In Elizabeth Bowen's short story "Demon Lover," why is Mrs. Drover somewhat reluctant to return to her house in London?
In the beginning of Elizabeth Bowen's short story "Demon Lover," the protagonist Kathleen Drover shows reluctance at returning to her house in London because the story is set during the middle of World War II in which Germany has just launched its Blitzkrieg campaign. The word blitzkrieg is German for "lightning war" and refers to Hitler's military tactic of using air raids to weaken the enemy ("Blitzkrieg").

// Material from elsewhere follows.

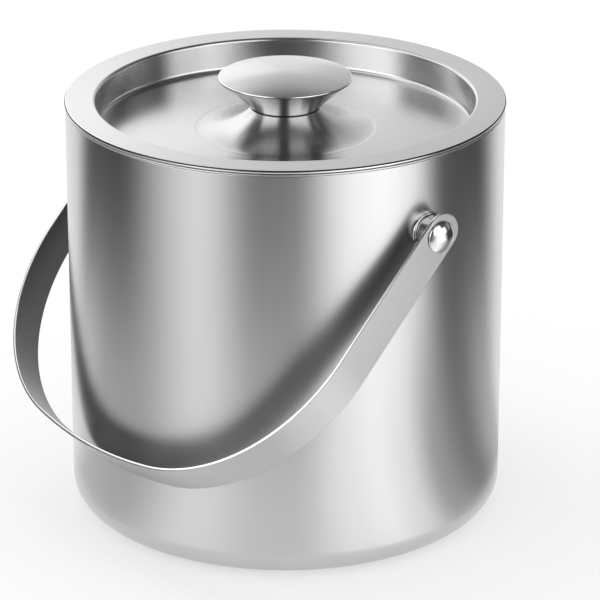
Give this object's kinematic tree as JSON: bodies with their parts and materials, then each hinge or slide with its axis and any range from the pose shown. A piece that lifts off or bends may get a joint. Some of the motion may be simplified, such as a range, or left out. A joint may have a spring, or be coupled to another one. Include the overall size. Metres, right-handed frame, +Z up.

The setting of the story influences Kathleen's hesitancy to return to London for a couple of different reasons. First, London, being the capital of England, was a dangerous location during World War II, and at any moment, Germany could launch another air raid. Second, Kathleen is very hesitant to be in a house that feels thick with death due to the toll the war has taken on the house, the neighborhood, the city, and even the whole country, as her observation in the last sentence of the opening paragraph indicates: "Dead air came out to meet her as she went in."
What's more, she is particularly hesitant to see the damage of the house caused by prior air raids. For example, she observes that not very much dust has entered the house because all windows are boarded up, yet "each object [in the drawing room] wore a film of another kind." In saying "by another kind," the writer is referring to the soot and debris left over from the bombings. The bombings have even left "some cracks in the structure" of the house.